J.S. Bach is said to have been so inventive you could hand him a modern phone directory and he would make it sing.

That theory was tested in Tempesta di Mare's enterprising program of three generations of baroque-era composers, solidly but not so probingly performed Saturday at the Presbyterian Church of Chestnut Hill, in which Bach was the best-known name but at times had the least to work with.

Framed by Michael Praetorius and Johann Rosenmüller, Bach accounted for two of five cantatas that traced a cradle-to-the-grave life cycle, the oddest being a birthday piece, Duchlauchtigster Leopold, whose text is full of obsequious, embarrassing praise for the prince being celebrated. Bach seized the occasion to toy around with techniques he maybe couldn't get away with elsewhere, the eccentric results no doubt keeping the piece out of anybody's top 10 cantatas. But you have to hear it once.

One aria has bare-bones cello and bass accompaniment, another has fluffy, busy duo-flute obbligatos that belong on a birthday cake, and one recitative goes far beyond its usual information-bearing capacity with two voices starting out in harmony and springing off into separate, ever-more-rhapsodic flights of coloratura.

The second Bach cantata, Komm, du süsse Todesstunde, BWV 161, is more typical but has similar duo recorder obbligatos working overtime, even in the final chorale, which ends with the question, "Death, how can you harm me?" that's echoed with music that stops one chord shy of resolution.

The wedding cantata by Rosenmüller, Es muss dir, wertes Paar, gelingen, had a modern premiere - a recently rediscovered piece that has each vocal soloist playing a mythological character (individual arias that act like operatic monologues) amid pious choruses.
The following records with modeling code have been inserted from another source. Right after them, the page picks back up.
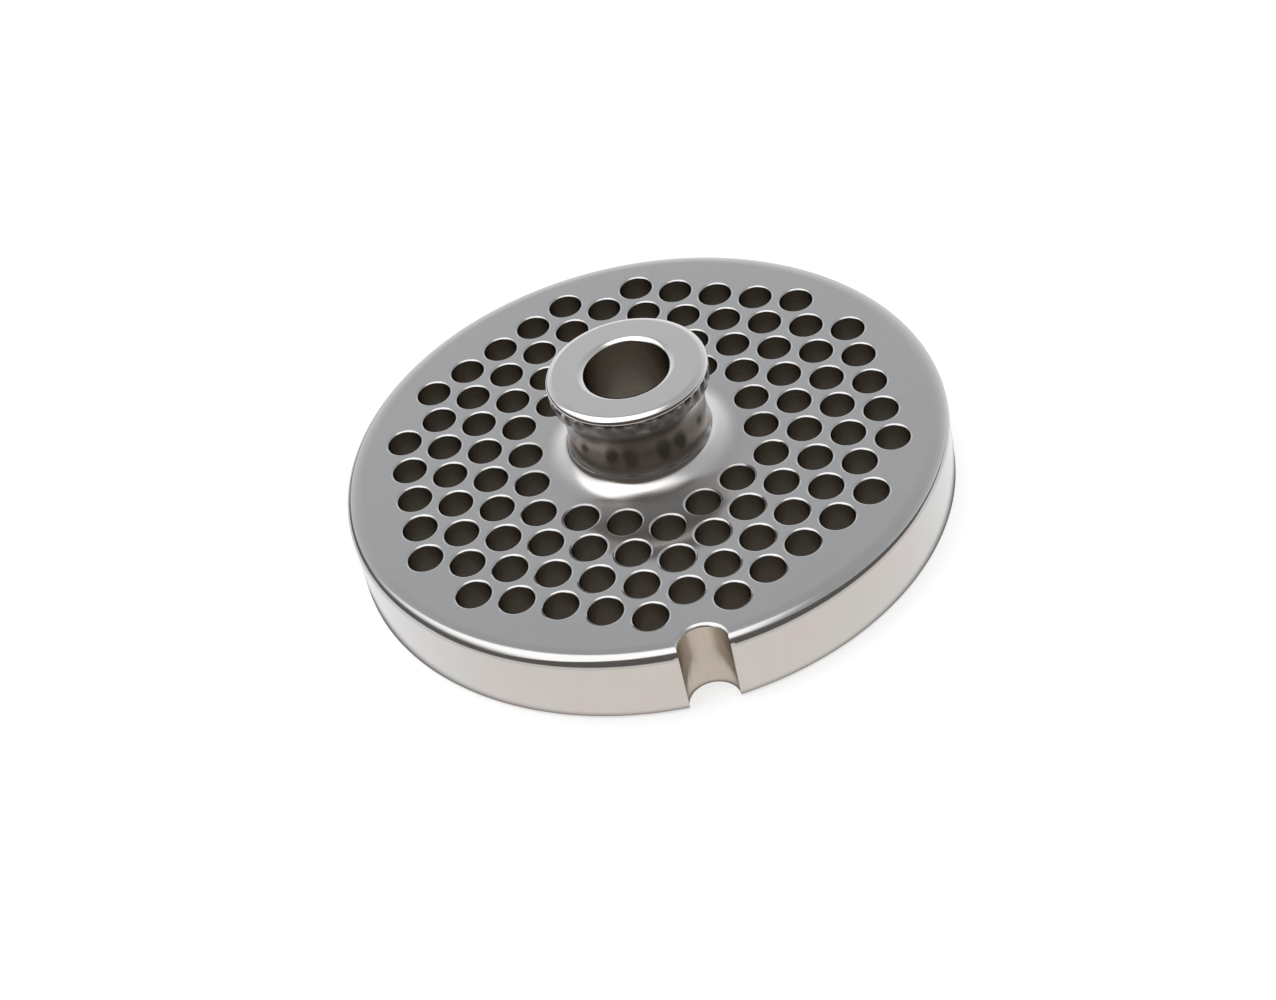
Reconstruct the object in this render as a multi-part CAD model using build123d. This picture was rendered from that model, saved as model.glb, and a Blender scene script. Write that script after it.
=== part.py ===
from build123d import *
import math
import os

# Meat grinder plate: one turned and drilled stainless steel plate with a raised hub.
# Millimetres. +Z runs up the hub's axis, z = 0 is the ground underside, and the
# locating notch in the rim faces -Y.

# Plate
PLATE_DIAMETER = 82.5
PLATE_THICKNESS = 10.2
RIM_ROUNDING = 2.0          # polished upper edge of the rim
UNDERSIDE_BREAK = 0.35      # small bevel round the underside

# Hub
HUB_HEIGHT = 12.8           # above the plate's upper face
FLANGE_DIAMETER = 21.8
FLANGE_BAND = 2.0           # straight part of the flange's side
FLANGE_ROUNDING = 1.15      # upper edge of the flange
FLANGE_LOWER_BREAK = 0.3    # bevel under the flange
NECK_DIAMETER = 19.0        # narrowest part of the waist
NECK_WAIST_HEIGHT = 5.5     # where the flare under the flange starts, above the plate
ROOT_FILLET = 2.4           # hollow between neck and plate

# Bore through hub and plate
BORE_DIAMETER = 11.6
BORE_LIP = 0.75             # rounding of the bore's upper mouth

# Drilled hole field: a hexagon of holes in rows along Y
HOLE_DIAMETER = 4.76
HOLE_PITCH = 6.11
INNER_RINGS_LEFT_OUT = 2    # hexagonal rings that the hub takes the place of
OUTER_RING = 6              # last hexagonal ring, drilled without its six corners

# Locating notch, a half-round slot through the rim
NOTCH_RADIUS = 3.35
NOTCH_INSET = 0.45          # its centre, inside the rim
NOTCH_LIP = 0.55            # rounding of its upper edge

CUT_MARGIN = 1.0            # how far a cutter runs past a face

plate_radius = PLATE_DIAMETER / 2
flange_radius = FLANGE_DIAMETER / 2
neck_radius = NECK_DIAMETER / 2
hub_top = PLATE_THICKNESS + HUB_HEIGHT


def turned_blank():
    """The plate and hub as they come off the lathe, before any hole is made."""
    band_top = hub_top - FLANGE_ROUNDING
    band_foot = band_top - FLANGE_BAND
    flare_top = (flange_radius - FLANGE_LOWER_BREAK, band_foot - FLANGE_LOWER_BREAK)
    waist = (neck_radius, PLATE_THICKNESS + NECK_WAIST_HEIGHT)
    root_top = (neck_radius, PLATE_THICKNESS + ROOT_FILLET)
    root_foot = (neck_radius + ROOT_FILLET, PLATE_THICKNESS)
    with BuildSketch(Plane.XZ) as section:
        with BuildLine():
            Line((0, 0), (plate_radius - UNDERSIDE_BREAK, 0))
            Line((plate_radius - UNDERSIDE_BREAK, 0), (plate_radius, UNDERSIDE_BREAK))
            Line((plate_radius, UNDERSIDE_BREAK), (plate_radius, PLATE_THICKNESS - RIM_ROUNDING))
            TangentArc(
                (plate_radius, PLATE_THICKNESS - RIM_ROUNDING),
                (plate_radius - RIM_ROUNDING, PLATE_THICKNESS),
                tangent=(0, 1),
            )
            Line((plate_radius - RIM_ROUNDING, PLATE_THICKNESS), root_foot)
            TangentArc(root_foot, root_top, tangent=(-1, 0))
            Line(root_top, waist)
            TangentArc(waist, flare_top, tangent=(0, 1))
            Line(flare_top, (flange_radius, band_foot))
            Line((flange_radius, band_foot), (flange_radius, band_top))
            TangentArc(
                (flange_radius, band_top),
                (flange_radius - FLANGE_ROUNDING, hub_top),
                tangent=(0, 1),
            )
            Line((flange_radius - FLANGE_ROUNDING, hub_top), (0, hub_top))
            Line((0, hub_top), (0, 0))
        make_face()
    return revolve(section.sketch, axis=Axis.Z)


def rounded_mouth_cutter(radius, lip, mouth_z):
    """A round cutter from below the underside to mouth_z, its mouth flared by a quarter round."""
    with BuildSketch(Plane.XZ) as section:
        with BuildLine():
            Line((0, -CUT_MARGIN), (radius, -CUT_MARGIN))
            Line((radius, -CUT_MARGIN), (radius, mouth_z - lip))
            TangentArc((radius, mouth_z - lip), (radius + lip, mouth_z), tangent=(0, 1))
            Line((radius + lip, mouth_z), (radius + lip, mouth_z + CUT_MARGIN))
            Line((radius + lip, mouth_z + CUT_MARGIN), (0, mouth_z + CUT_MARGIN))
            Line((0, mouth_z + CUT_MARGIN), (0, -CUT_MARGIN))
        make_face()
    return revolve(section.sketch, axis=Axis.Z)


def hole_centres():
    """Centres of the hole field, ring by ring on a triangular grid about the axis."""
    centres = []
    for u in range(-OUTER_RING, OUTER_RING + 1):
        for v in range(-OUTER_RING, OUTER_RING + 1):
            ring = max(abs(u), abs(v), abs(u + v))
            is_corner = ring == OUTER_RING and 0 in (u, v, u + v)
            if INNER_RINGS_LEFT_OUT < ring <= OUTER_RING and not is_corner:
                x = HOLE_PITCH * math.cos(math.radians(30)) * u
                y = HOLE_PITCH * (u / 2 + v)
                centres.append((x, y))
    return centres


def drill():
    """The straight cutter that every hole of the field shares."""
    depth = PLATE_THICKNESS + 2 * CUT_MARGIN
    align = (Align.CENTER, Align.CENTER, Align.MIN)
    return Pos(0, 0, -CUT_MARGIN) * Cylinder(HOLE_DIAMETER / 2, depth, align=align)


def notch_cutter():
    """The half-round notch at -Y, open to the rim and to both faces."""
    centre_y = -(plate_radius - NOTCH_INSET)
    return Pos(0, centre_y, 0) * rounded_mouth_cutter(NOTCH_RADIUS, NOTCH_LIP, PLATE_THICKNESS)


def grinder_plate():
    """The finished plate: the turned blank, bored, drilled and notched."""
    holes = [Pos(x, y, 0) * drill() for x, y in hole_centres()]
    bore = rounded_mouth_cutter(BORE_DIAMETER / 2, BORE_LIP, hub_top)
    return turned_blank() - [bore, notch_cutter(), *holes]


os.makedirs("parts", exist_ok=True)
export_step(grinder_plate(), "parts/grinder_plate.step")
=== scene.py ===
import math

import bpy
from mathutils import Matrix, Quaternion, Vector


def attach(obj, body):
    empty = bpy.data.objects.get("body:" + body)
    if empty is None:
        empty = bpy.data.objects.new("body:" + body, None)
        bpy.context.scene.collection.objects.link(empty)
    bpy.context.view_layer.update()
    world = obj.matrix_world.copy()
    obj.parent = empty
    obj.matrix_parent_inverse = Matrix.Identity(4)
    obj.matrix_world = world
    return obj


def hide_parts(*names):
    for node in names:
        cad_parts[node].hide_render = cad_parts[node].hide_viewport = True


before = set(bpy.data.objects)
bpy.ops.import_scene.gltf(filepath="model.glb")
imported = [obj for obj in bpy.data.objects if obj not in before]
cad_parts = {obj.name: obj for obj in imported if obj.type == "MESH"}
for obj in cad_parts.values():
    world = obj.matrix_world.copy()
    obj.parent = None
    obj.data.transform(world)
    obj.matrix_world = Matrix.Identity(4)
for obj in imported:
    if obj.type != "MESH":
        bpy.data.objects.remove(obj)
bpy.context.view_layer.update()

MM = 0.001

# Plate
PLATE_RADIUS = 41.25 * MM
PLATE_THICKNESS = 10.2 * MM
UNDERSIDE_BREAK = 0.35 * MM

# Hub
HUB_HEIGHT = 12.8 * MM
FLANGE_RADIUS = 10.9 * MM
FLANGE_BAND = 2.0 * MM
FLANGE_TAPER = 0.12 * MM
FLANGE_LOWER_BREAK = 0.3 * MM
NECK_RADIUS = 9.5 * MM
NECK_WAIST_HEIGHT = 5.5 * MM
BORE_RADIUS = 5.8 * MM

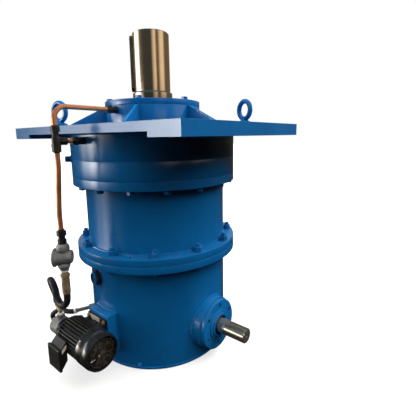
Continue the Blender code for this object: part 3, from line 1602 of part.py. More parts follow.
def pump_body():
    """The pump's casting: a round body whose chamber holds the two gears."""
    at = (PUMP_COVER_X + SEAT, MOTOR_Y, MOTOR_Z - PUMP_GEAR_PITCH / 2)
    length = PUMP_FACE_X - PUMP_COVER_X - SEAT
    body = cylinder("pump_body", PUMP_RADIUS, length, BEARING_STEPS, cast_iron(), at=at, turn=to_x())
    port = cylinder(
        "pump_port_boss",
        PUMP_PORT_RADIUS,
        PUMP_PORT_HEIGHT,
        SMALL_STEPS,
        at=(PUMP_PORT_X, MOTOR_Y, MOTOR_Z),
        helper=True,
    )
    join(body, port)
    room = around(PUMP_GEAR_PITCH + PUMP_GEAR_TOOTH * PUMP_TOOTH_TIP + RUNNING, BEARING_STEPS)
    low = PUMP_COVER_X - SUNK
    depth = PUMP_FACE_X - PUMP_COVER_X - PUMP_WALL
    for index, z in enumerate((MOTOR_Z, MOTOR_Z - 2 * PUMP_GEAR_PITCH)):
        chamber = cylinder(
            "pump_chamber_" + str(index),
            room,
            depth,
            BEARING_STEPS,
            at=(low, MOTOR_Y, z),
            turn=to_x(),
            helper=True,
        )
        cut(body, chamber)
    bore = cylinder(
        "pump_shaft_bore",
        around(PUMP_SHAFT_RADIUS + RUNNING, SMALL_STEPS),
        PUMP_BORE_DEPTH,
        at=(PUMP_FACE_X - PUMP_BORE_DEPTH + END_GAP, MOTOR_Y, MOTOR_Z),
        turn=to_x(),
        helper=True,
    )
    idler_pin = cylinder(
        "pump_idler_pin",
        PUMP_SHAFT_RADIUS,
        depth - PUMP_IDLER_GAP,
        at=(PUMP_COVER_X + PUMP_SHAFT_END, MOTOR_Y, MOTOR_Z - 2 * PUMP_GEAR_PITCH),
        turn=to_x(),
        helper=True,
    )
    join(cut(body, bore), idler_pin)


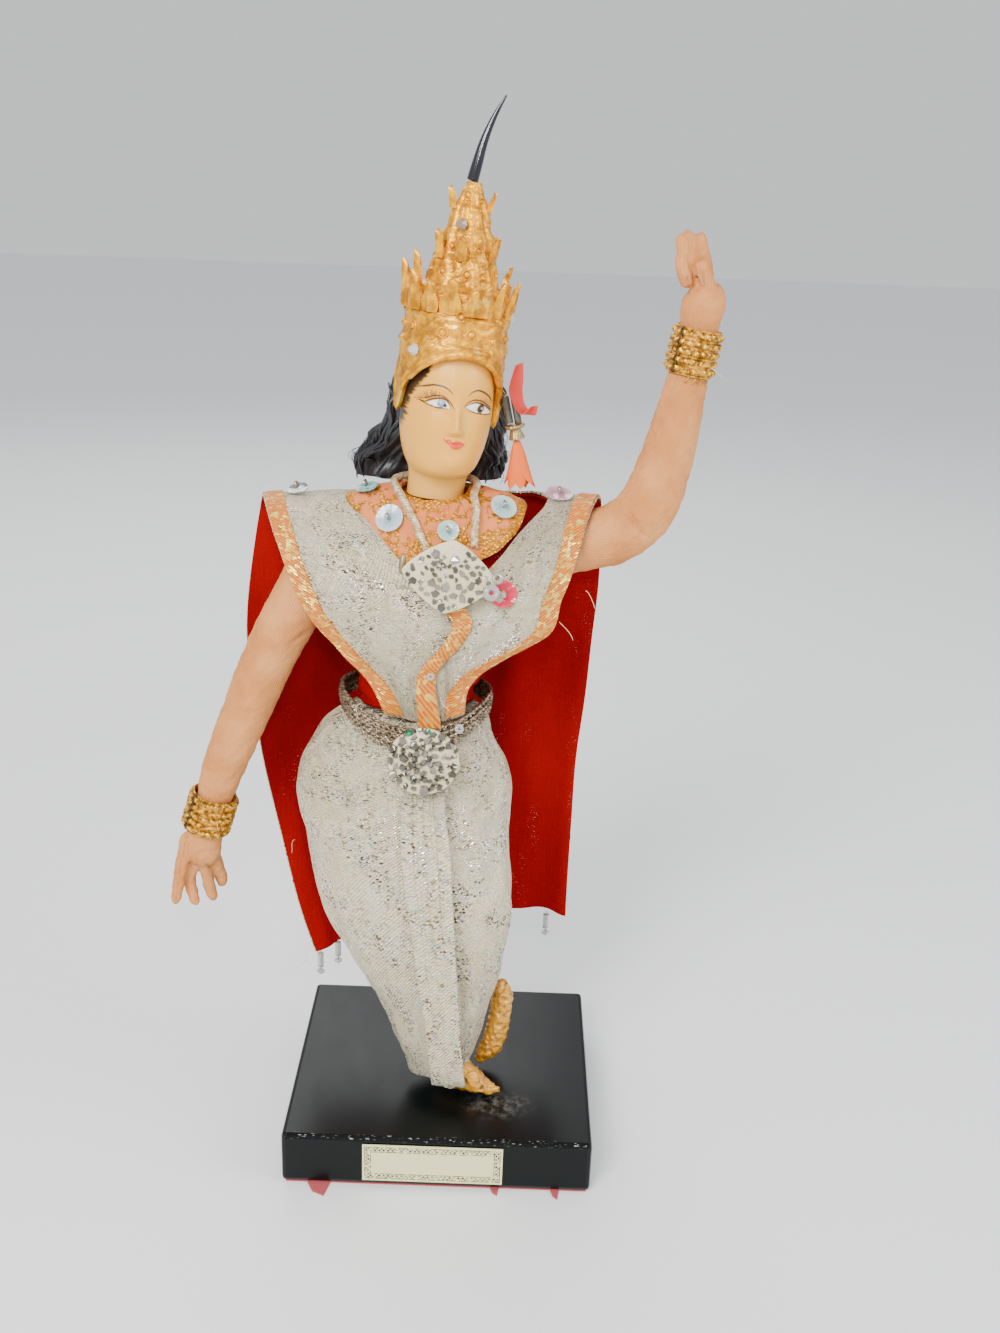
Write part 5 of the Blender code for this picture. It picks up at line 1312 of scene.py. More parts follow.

Somehow, the music isn't stylistically scattered for reasons that will be clearer when more Rosenmüller comes to light.

Praetorius had only middling inspiration compared to the rest, represented by Das alte Jahr nun vergahn and Nun helft mir Gottes Güte Preisen, though you might not know that thanks to the singers' German diction. It wasn't simply good, but was projected vividly and with much meaning.

Soprano Laura Heims and countertenor Drew Minter delivered extra cognitive authority you'd expect from singers of such long experience. Tenor Aaron Sheehan had an ideal balance of weight and sound, though bass David Newman needed more personality. Overall, a stronger interpretive vision would've gone a long way here. The brisk tempos, for example, were inflexible, not always allowing the music's full content to emerge.